Спустя несколько дней журнал Life открыл огонь по миру Генри Уоллеса, “Нового курса”, Народного фронта и компартии США. Язвительный фоторепортаж о конференции в “Уолдорфе” выделял Уоллеса как “особо сочувствующего”, а двухстраничная фотогалерея указывала еще 50 “простофиль и сочувствующих”, о которых было сказано, что они помогают коммунистам. Копланд (Copland), названный Copeland, был рядом с Томасом Манном, Альбертом Эйнштейном, Лэнгстоном Хьюзом, Чарльзом Чаплином и всеми участниками конференции, перечисленными выше.
Среди прочего, атака Люса показала, что уважительное отношение СМИ к интеллектуалам-беженцам закончилось. “Странным архивом фотографий преступников” назвал Томас Манн разворот в Life. Автор “Доктора Фаустуса” боялся, что Америка падет жертвой того же тоталитарного безумия, которое поглотило его немецкую родину, и снова начал размышлять об эмиграции. Спустя три года он переехал в Швейцарию, свое последнее отечество. Манн прибыл в Америку в поисках освобождения от дьявольской политики, но не нашел его.

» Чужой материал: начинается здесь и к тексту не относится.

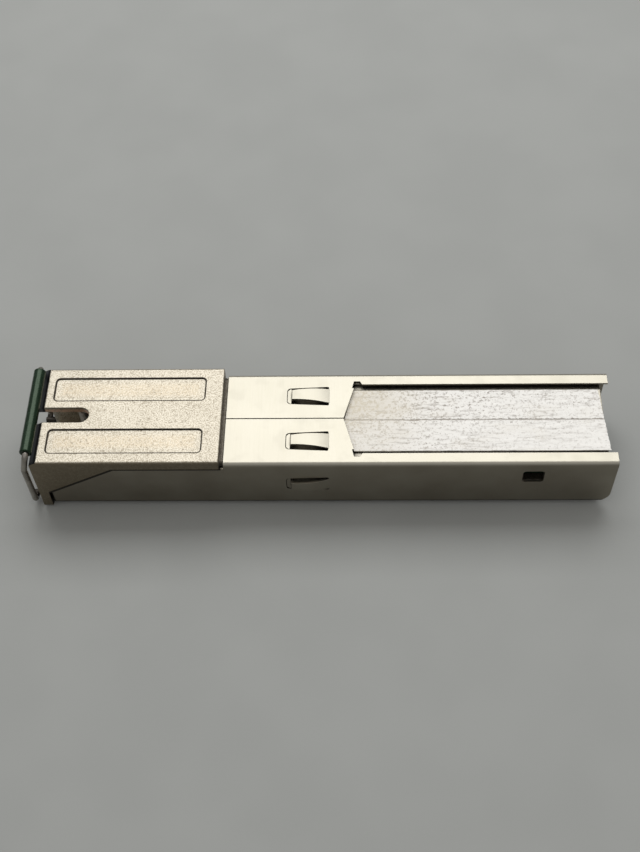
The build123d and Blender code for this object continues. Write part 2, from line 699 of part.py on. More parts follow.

После уолдорфского фиаско Копланд поехал в Париж. То, что ему пришлось пережить, почти никак не отразилось на нем, и он занялся поисками последних музыкальных тенденций в городе, где больше 20 лет назад познакомился с работами Стравинского и “Шестерки”. В письме композитору Ирвину Файну и его жене Верне он сообщил, что “вынюхивает додекафонистов”.
В частности, он нашел Булеза. Скорее всего, композиторов представил друг другу Джон Кейдж, который познакомился с Булезом несколькими месяцами ранее. Копланд поднялся по лестнице в двухкомнатную квартиру Булеза на последнем этаже здания в квартале Маре и услышал, как молодой мастер играет отрывки из Второй сонаты. “Но должны ли мы вновь начинать революцию?” – спросил Копланд, когда Булез закончил. “Mais oui, – ответил последний, – sans pitie”. Композиторы встретились через два дня на собрании американских эмигрантов, среди которых были пианистка Ширли Габес и молодой одаренный композитор Нед Рорем. Булез еще раз сыграл свою Вторую сонату – к ужасу неоклассических американцев. Согласно Рорему, Копланд “перенес это с усмешкой”. Потом он сам подошел к инструменту, чтобы сыграть свои требовательные “Вариации для фортепиано” (1930) – он хотел показать, что “был смельчаком, как и Булез”, по крайней мере так считал Рорем.
Той осенью вопрос политических взглядов Копланда вновь всплыл в американских СМИ, и самым причудливым образом. Арнольд Шенберг, обычно ограничивавший свои политические заявления сионистскими проб-лемами, заявил по радио: “Невозможно изменить естественную эволюцию искусства по приказу; можно дать себе под Новый год обещание сочинять только то, что всем нравится, но невозможно заставить настоящих художников пасть так низко, чтобы отказаться от своей морали, характера, искренности, чтобы избегать представления новых идей. Даже у Сталина это не получается, а уж у Аарона Копланда тем более”.
Вирджил Томсон перепечатал агрессивные замечания Шенберга в Herald Tribune и позволил Копланду ответить. Копланд сказал: “Господин Шенберг, возможно, видел в газетах мою фотографию вместе с Шостаковичем, сделанную по случаю его краткого визита сюда прошлой весной. В Америке все еще возможно (я надеюсь) делить трибуну для дискуссий с человеком, чьи музыкальные и политические идеи не совпадают с твоими собственными, без того, чтобы быть обвиненным в соучастии”.
В ФБР в Вашингтоне, округ Колумбия, кто-то не поленился и завел дело на композитора (“он же Aaron Copeland”, говорится на одной странице). Когда Копланд вернулся из шестимесячного путешествия по Европе и Израилю в 1951 году, Дж. Эдгар Гувер написал записку своему коллеге в ЦРУ: “Копланд некоторое время был в отъезде, 25 июня 1951 года он прибыл в Нью-Йорк из Бомбея в Индии рейсом компании TWA 6022-C. Мы будем очень благодарны, если вы сможете предоставить Бюро любую полученную вами информацию, касающуюся деятельности Копланда за рубежом”.
В 1951 и 1952 годах Копланд читал лекции в Гарварде в рамках курса Чарльза Элиота Нортона, где набросал исключительно ясную и мудрую картину возникающей идеологической границы в послевоенной музыке. С одной стороны, сказал он, есть додекафонный композитор, который “больше не пишет музыку для удовольствия”, а “пишет ее против громкой и воинственной оппозиции” композиторов социального реализма. Другими словами, додекафонная музыка политизированна. С другой стороны, есть композиторы “коммунистических убеждений”, которые идут на риск потери качества ради популярности.